Some of Blau's films include Up the Block One Sunday (1982), Tintinnabula (1986), and Jidyll (1990), all of which are currently distributed by Canyon Cinema.[9][10]
Blau performed in films by several significant directors. He narrated James Benning's Used Innocence (1989),[11] played Hamlet in Robert Nelson's Hamlet Act (1982),[12] and appeared in Stuart Sherman's Fish Story (1983).
Bright Balkan Morning: Romani Lives and the Power of Music in Greek Macedonia, Photographs by Dick Blau, Text by Charles and Angeliki Keil, Soundscape by Steven Feld. (Wesleyan University Press, 2002). Blau's black and white photographs of Romani residents of the village of Iraklia create an enthographic portrait of a Balkan community.[13][14]
Polka Happiness, a full-length study of Polish-American music and culture (co-authored by anthropologists Charles and Angeliki Keil) was published by Temple University Press in l992. This book explores the dance music of generations of Polish Americans and emphasizes the shared sense of belonging embodied in "polka sociability."[15][16]
Living With His Camera, Text by Jane Gallop/Photographs by Dick Blau (Duke University Press, 2003). Features photographs of Blau's own family alongside theoretical essays and personal reflections by Jane Gallop who invokes famous formulations of photography such as Roland Barthes' Camera Lucida and Susan Sontag's On Photography.[17][18][19]
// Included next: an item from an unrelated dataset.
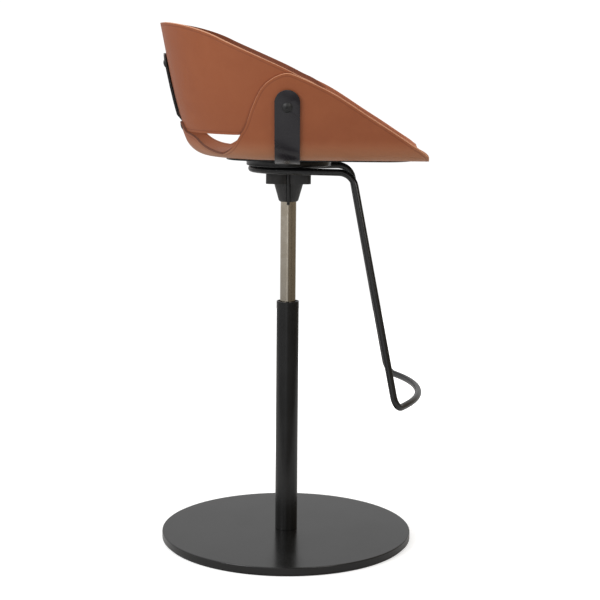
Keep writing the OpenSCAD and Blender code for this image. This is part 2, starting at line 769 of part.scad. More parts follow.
// What is cut away between the wings and the tongue
module rear_cut() {
    intersection() {
        along_y(2 * far) polygon(concat(
            [for (p = wing_rim) if (p.x <= 0) p], [[-far, seat_z + notch_up], [-far, far * 3], [0, far * 3]]
        ));
        along_x(-far, far + cut) union() for (s = [-1, 1]) scale_y(s)
            polygon(concat(tongue_edge, [[far, seat_z + notch_up], [far, far * 3], [0, far * 3]]));
    }
}

// Back shell: the wall alone, higher, with arms that lie inside the wings
arm_end = 62;
back_rim = smooth([for (p = [
    [-244, 230], [-226, 230], [-205, 229], [-170, 222.5], [-132, 210.5], [-95, 193.7], [-15, 158.8], [22, 140.6],
    [42, 131.2], [58, 120.5]
]) [p.x * (p.x > 0 ? 1 : wide), seat_z + p.y * tall]], 2);
arm_edge = smooth(concat([for (p = [
    [58, 120.5], [arm_end, 115], [60, 100], [40, 77], [0, 59], [-50, 46]
]) [p.x * (p.x > 0 ? 1 : wide), max(seat_z + p.y * tall, hem_z + 1)]], [[-90 * wide, hem_z]]), 2);

module back_band() {
    z = concat(low_z, high_z);
    polygon(concat([for (h = z) [back_r(h), h]], back([for (h = z) [back_r(h) - skin, h]])));
}

module back_shell() {
    color([0.6, 0.34, 0.2]) difference() {
        union() {
            rotate_extrude(angle = 180, start = 90) back_band();
            along_x(0, arm_end) union() for (s = [-1, 1]) scale_y(s) back_band();
        }
        along_y(2 * far) polygon(concat(
            back_rim, arm_edge, [[-90, hem_z - far], [far, hem_z - far], [far, far * 3], [-244 * wide, far * 3]]
        ));
        translate([-far, -strap_w / 2 - 1, hem_z - cut]) cube([far, strap_w + 2, notch_top - hem_z + cut]);
        at_side_screws() translate([0, 0, -3 * skin]) cylinder(d = screw_hole_d, h = 4 * skin, $fn = 32);
        at_tongue_screws() translate([0, 0, -3 * skin]) cylinder(d = screw_hole_d, h = 4 * skin, $fn = 32);
        at_rear_screw() translate([0, 0, -2 * skin]) cylinder(d = screw_hole_d, h = 3 * skin, $fn = 32);
    }
}

// The tongue's screws: one at the middle through the strap's tail, and one on each side through the back shell
module at_tongue_screw(turn) {
    on_wall(tongue_screw_z, 180 + turn, seat_r(tongue_screw_z)) children();
}
module at_tongue_screws() {
    for (a = [-tongue_turn, 0, tongue_turn]) at_tongue_screw(a) children();
}

module at_rear_screw() {
    z = seat_z + rear_screw_up;
    on_wall(z, 180, back_r(z)) children();
}

// Rear strap: runs down the back, steps in through the notch and ends behind the tongue
function rear_x(z, off) = -(back_r(z) + off);

module rear_strap() {
    top_z = seat_z + rear_top;
    up_z = back([for (h = concat(low_z, high_z)) if (h > joggle_top + 4 && h < top_z - 4) h]);
    outer = strap_off + strap_t;
    inside = -tail_sag;
    color([0.08, 0.08, 0.08]) difference() {
        intersection() {
            along_y(strap_w) polygon(concat(
                [[rear_x(top_z, outer), top_z]], [for (h = up_z) [rear_x(h, outer), h]],
                [[rear_x(joggle_top, outer), joggle_top], [rear_x(joggle_end, inside), joggle_end]],
                [[rear_x(strap_end, inside), strap_end], [rear_x(strap_end, inside - strap_t), strap_end]],
                [[rear_x(joggle_end, inside - strap_t), joggle_end], [rear_x(joggle_top, strap_off), joggle_top]],
                back([for (h = up_z) [rear_x(h, strap_off), h]]), [[rear_x(top_z, strap_off), top_z]]
            ));
            translate([-far, 0, 0]) along_x(0, far) union() {
                translate([-strap_w / 2, hem_z - far]) square([strap_w, top_z - strap_w / 2 - hem_z + far]);
                translate([0, top_z - strap_w / 2]) circle(d = strap_w);
            }
        }
        at_rear_screw() translate([0, 0, -cut]) cylinder(d = screw_hole_d, h = 3 * strap_t, $fn = 32);
        at_tongue_screw(0) translate([0, 0, -4 * skin]) cylinder(d = screw_hole_d, h = 5 * skin, $fn = 32);
    }
}

module rear_spacer() {
    color([0.2, 0.2, 0.2]) at_rear_screw() translate([0, 0, 0.1]) ring(spacer_d, screw_hole_d, strap_off - 0.25);
}

module rear_screw() {
    color([0.1, 0.1, 0.1]) at_rear_screw() dome_screw(dome_d, dome_h, strap_off + strap_t + 0.1, skin + shank_out);
}

module rear_nut() {
    color([0.12, 0.12, 0.12]) at_rear_screw() wall_nut(skin + touch);
}

module tongue_screws() {
    color([0.1, 0.1, 0.1]) union() {
        for (a = [-tongue_turn, tongue_turn]) at_tongue_screw(a) dome_screw(low_d, low_h, touch / 2, stack + shank_out);
        at_tongue_screw(0) dome_screw(low_d, low_h, touch / 2, tail_stack + shank_out);
    }
}

module tongue_nuts() {
    color([0.12, 0.12, 0.12]) union() {
        for (a = [-tongue_turn, tongue_turn]) at_tongue_screw(a) wall_nut(stack + touch / 2);
        at_tongue_screw(0) wall_nut(tail_stack + touch / 2);
    }
}

glide_pad();
base_disc();
base_screws();
column_foot();
column_tube();
guide_bush();
lower_race();
ball_cage();
bearing_balls();
upper_race();
piston_rod();
rod_clip();
clip_washer();
bump_stop();
piston_head();
piston_nut();
gas_cylinder();
rod_guide();
rod_seal();
hub_casting();
hub_bolts();
lever_pin();
mount_disc();
footrest_rod();
spacers();
side_strap();
seat_plate();
seat_screws();
seat_shell();
back_shell();
rear_strap();
rear_spacer();
rear_screw();
rear_nut();
side_screws();
side_nuts();
tongue_screws();
tongue_nuts();
release_lever();
release_button();
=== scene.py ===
"""Looks of a high swivelling stool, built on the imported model's frame.

All lengths are metres in the model's own frame: +X is the seat's front, -Y the near side in the
photograph and +Z up, with the column on the Z axis and the floor at zero.
"""
import json
import logging
import math
from dataclasses import dataclass, field
from enum import Enum
from typing import Any, Callable, Iterable, Optional, Sequence, Union

import bmesh
import bpy
import numpy as np
from mathutils import Matrix, Vector
from mathutils.kdtree import KDTree


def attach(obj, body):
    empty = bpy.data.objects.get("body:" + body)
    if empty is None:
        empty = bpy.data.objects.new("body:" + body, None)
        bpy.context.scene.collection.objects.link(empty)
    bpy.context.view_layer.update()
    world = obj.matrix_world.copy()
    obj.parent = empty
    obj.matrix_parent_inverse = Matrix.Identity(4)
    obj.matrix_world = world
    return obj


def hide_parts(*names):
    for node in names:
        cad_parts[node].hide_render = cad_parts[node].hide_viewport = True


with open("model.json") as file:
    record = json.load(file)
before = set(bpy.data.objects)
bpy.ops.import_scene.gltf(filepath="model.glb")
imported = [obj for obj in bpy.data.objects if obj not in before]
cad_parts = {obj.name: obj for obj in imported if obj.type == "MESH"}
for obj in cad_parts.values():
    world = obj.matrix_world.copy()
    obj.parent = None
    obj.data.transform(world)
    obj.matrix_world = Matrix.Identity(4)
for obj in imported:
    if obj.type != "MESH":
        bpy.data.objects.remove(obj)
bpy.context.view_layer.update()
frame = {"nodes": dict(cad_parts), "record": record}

LOG = logging.getLogger("stool")
MM = 0.001
# Points closer than this are welded.
WELD = 0.000002
# The attribute rim_mm holds no greater distance than this.
RIM_FAR = 60.0
# The attribute by_wing_mm at the wing's outline, where it places the painted shadow of the wings on the back.
# It falls by one a millimetre, down to zero, which a piece without the attribute reads too.
BY_WING = 60.0
WHITE = (1.0, 1.0, 1.0)

Material = bpy.types.Material
Piece = bpy.types.Object
MeshWork = bmesh.types.BMesh
Edge = bmesh.types.BMEdge
Colour = tuple[float, float, float]
Spot = tuple[float, float, float]
Point = tuple[float, float]


class Side(Enum):
    """The two sides of the seat, by the sign of Y."""

    NEAR = -1.0
    FAR = 1.0


class Run(Enum):
    """The way in which a surface's marks run, as their number per metre along X, Y and Z."""

    AROUND = (30.0, 30.0, 900.0)
    ALONG = (900.0, 900.0, 14.0)
    DOWN = (210.0, 210.0, 24.0)


# Shader arithmetic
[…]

Skyros Carnival by Dick Blau, Agapi Amanatidis, Panayotis Panopoulos, and Steven Feld. A VoxLox Book, 2010. An experiment in art and anthropology documenting two trips to the oldest Dionysian carnival in Greece, the Goat Dance of Skyros. This multi-sensory book is made up of pictures, text, sound and video.[20][21]
His most recent project Thicker Than Water: My Family in Photographs (1968-2012) (as yet unpublished), collects decades of personal family photography. Covering as much of the variety of family experience as he can in a range of settings that includes (among others) the kitchen, the bathroom, and the backyard, Blau looks at both the ordinary and the extraordinary aspects of family life. This book provides Blau's perspective on the material narrated by Gallop in Living With His Camera.[22] He writes, "These pictures are spontaneous transcriptions of my experience, an ethnography of family life, a phenomenology of domestic emotion...By selecting a moment, then stilling and framing it, I try to retain some feeling of the event itself. At the same time, I use the abstract nature of the picture-making process to clear a space for reflection. These photographs are my part of a discourse. Notes to the people I live with and love".[23]